━━ Supplied information ━━

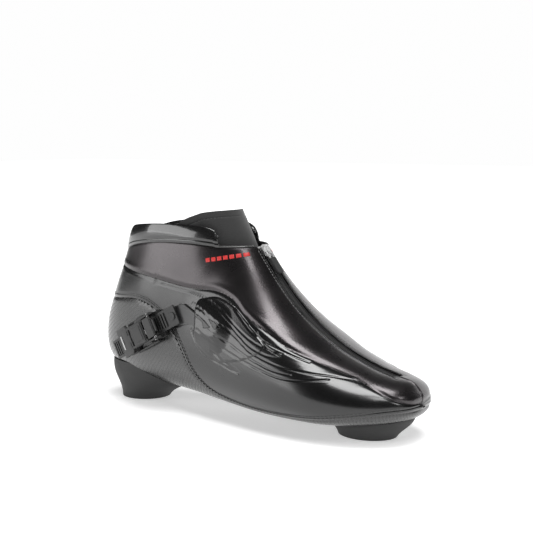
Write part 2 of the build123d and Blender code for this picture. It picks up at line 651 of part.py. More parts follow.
boss = cross_pin(LEVER_PIN_U, PIN_N, PIN_RADIUS + 1.0, ARM_OUT) - box(0, 20, -ARM_IN, ARM_IN, 0, 12)
lever += boss
lever = lever - cross_pin(LEVER_PIN_U, PIN_N, PIN_RADIUS + PIN_CLEAR, 20)
save(on_buckle(largest(lever)), "buckle_lever")

# Release latch in front of the lever, with its tip just above the rungs.
latch_side = [
    (LATCH_PIN_U - 4.6, RUNG_HIGH + 0.35), (LATCH_PIN_U - 1.6, 8.9), (LATCH_PIN_U + 1.2, 9.4),
    (LATCH_PIN_U + 4.6, 8.4), (LATCH_PIN_U + 4.2, 6.9), (LATCH_PIN_U, 5.9),
    (LATCH_PIN_U - 3.0, RUNG_HIGH + 0.5),
]
latch = side_region(latch_side, -4.4, 4.4)
latch = latch - cross_pin(LATCH_PIN_U, PIN_N, PIN_RADIUS + PIN_CLEAR, 20)
save(on_buckle(largest(latch)), "release_latch")


def torsion_spring(u, v0, turns):
    """Coil spring round a pin, starting at v0."""
    wire_radius, pitch = 0.3, 0.75
    coil_radius = PIN_RADIUS + 0.15 + wire_radius
    coil = Edge.make_helix(pitch, turns * pitch, coil_radius, center=(u, v0, PIN_N), normal=(0, 1, 0))
    start = Plane(coil @ 0, z_dir=coil % 0)
    return sweep(start * Circle(wire_radius), path=coil, is_frenet=True)


springs = [torsion_spring(LEVER_PIN_U, -3.0, 5), torsion_spring(LATCH_PIN_U, 4.9, 2.4)]
save([on_buckle(spring) for spring in springs], "buckle_springs")
save(on_buckle(largest(nut_plate)), "buckle_nut_plate")
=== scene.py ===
import math

import bmesh
import bpy
import numpy as np
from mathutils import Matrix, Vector


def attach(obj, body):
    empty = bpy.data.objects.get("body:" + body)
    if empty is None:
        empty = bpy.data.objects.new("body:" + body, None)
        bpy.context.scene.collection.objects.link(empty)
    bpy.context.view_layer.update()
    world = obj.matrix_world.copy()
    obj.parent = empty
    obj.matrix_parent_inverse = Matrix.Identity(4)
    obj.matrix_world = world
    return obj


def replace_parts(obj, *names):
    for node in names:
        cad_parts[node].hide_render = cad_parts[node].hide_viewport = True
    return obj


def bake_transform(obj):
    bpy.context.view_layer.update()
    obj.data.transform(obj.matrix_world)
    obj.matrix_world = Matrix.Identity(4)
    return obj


# Looks of a low-cut speed skating boot, right foot. Lengths are in millimetres until a mesh is
# made; +X points to the toe, +Z up, and the lateral side faces -Y.
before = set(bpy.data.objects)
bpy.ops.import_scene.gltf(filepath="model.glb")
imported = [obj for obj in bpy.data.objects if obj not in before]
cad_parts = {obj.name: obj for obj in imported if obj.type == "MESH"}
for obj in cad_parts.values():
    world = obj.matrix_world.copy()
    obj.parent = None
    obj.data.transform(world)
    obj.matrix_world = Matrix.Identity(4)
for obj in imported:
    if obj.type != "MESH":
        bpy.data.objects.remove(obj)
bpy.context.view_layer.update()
MM = 0.001


# ---- the boot's outer face
# Each row: lower point (x, z), upper point (x, z), lateral and medial half width, the share of
# the height where it is widest, and the fullness of its lower and upper half.
STATIONS = np.array([
    (137.6, 23.2, 137.6, 25, 1.5, 2, 0.45, 2, 2),
    (136.8, 21.5, 136.8, 27, 5, 6, 0.45, 2.2, 2),
    (135, 18, 134.4, 34, 14, 16, 0.45, 2.2, 2),
    (129.5, 15, 128.5, 39, 23, 25, 0.45, 2.3, 2.1),
    (119, 12, 117, 42, 32, 33, 0.44, 2.4, 2.2),
    (103, 9.3, 101, 46.1, 40, 40, 0.42, 2.5, 2.3),
    (80, 7.3, 79, 55.1, 46, 45, 0.40, 2.7, 2.3),
    (54, 6.6, 58, 68, 47, 46, 0.38, 2.7, 2.3),
    (26, 6.6, 42, 81.3, 45, 43, 0.36, 2.6, 2.3),
    (-6, 8.6, 29, 95.7, 41, 38, 0.35, 2.5, 2.3),
    (-40, 11.5, 19, 109.1, 37, 34, 0.38, 2.4, 2.3),
    (-74, 14, 10, 121.5, 34, 32, 0.42, 2.4, 2.4),
    (-104, 16.5, 3, 130, 33, 31, 0.48, 2.3, 2.6),
    (-127, 29, -2, 137, 32, 31, 0.52, 2.2, 2.9),
    (-131, 51, -6, 142, 31, 30, 0.55, 2.1, 3),
    (-122.5, 77, -10, 146, 30, 29, 0.55, 2.1, 3),
    (-111.5, 102, -14, 150, 29.5, 29.5, 0.55, 2.1, 3),
    (-101, 128, -18, 154, 30, 30, 0.55, 2.1, 3),
])
LAST_STATION = len(STATIONS) - 1.0
TOE = 0.0
COLLAR_STATION = 16.4
LATERAL, MEDIAL = -1, 1
LATERAL_WIDTH, MEDIAL_WIDTH, HIGH_POWER = 4, 5, 8
NUDGE = 1e-3
FLANK = 0.5 * math.pi


def curve_point(a, b, c, d, t):
    """Point at a share t of the way from b to c, on a smooth curve through all four."""
    return 0.5 * (2 * b + (c - a) * t + (2 * a - 5 * b + 4 * c - d) * t**2
                  + (3 * b - a - 3 * c + d) * t**3)


def smooth_rows(u):
    """Rows of the station table at fractional stations, on smooth curves through the table."""
    u = np.clip(np.asarray(u, float), 0, LAST_STATION)
    k = np.minimum(u.astype(int), len(STATIONS) - 2)
    before, after = np.maximum(k - 1, 0), np.minimum(k + 2, len(STATIONS) - 1)
    four = (STATIONS[before], STATIONS[k], STATIONS[k + 1], STATIONS[after])
    return curve_point(*four, (u - k)[..., None])


def bare_surface(u, turn):
    """Points at stations u and turns: 0 is the sole's middle, pi the instep's, lateral first."""
    bx, bz, tx, tz, lateral, medial, widest, low, high = np.moveaxis(smooth_rows(u), -1, 0)
    c, s = np.cos(turn), np.sin(turn)
    power = np.where(c >= 0, low, high)
    rise = np.abs(c) ** (2 / power)
    share = np.where(c >= 0, widest * (1 - rise), widest + (1 - widest) * rise)
    y = np.where(s >= 0, -lateral, medial) * np.abs(s) ** (2 / power)
    return np.stack([bx + (tx - bx) * share, y, bz + (tz - bz) * share], -1)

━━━

__Task description__
Extract the run of lines that opens with the line containing "torsion_spring(LATCH_PIN_U, 4.9, 2.4)]" and closes with the line containing "obj.parent = empty"; reproduce it exactly and add nothing.

__Task output__
springs = [torsion_spring(LEVER_PIN_U, -3.0, 5), torsion_spring(LATCH_PIN_U, 4.9, 2.4)]
save([on_buckle(spring) for spring in springs], "buckle_springs")
save(on_buckle(largest(nut_plate)), "buckle_nut_plate")
=== scene.py ===
import math

import bmesh
import bpy
import numpy as np
from mathutils import Matrix, Vector


def attach(obj, body):
    empty = bpy.data.objects.get("body:" + body)
    if empty is None:
        empty = bpy.data.objects.new("body:" + body, None)
        bpy.context.scene.collection.objects.link(empty)
    bpy.context.view_layer.update()
    world = obj.matrix_world.copy()
    obj.parent = empty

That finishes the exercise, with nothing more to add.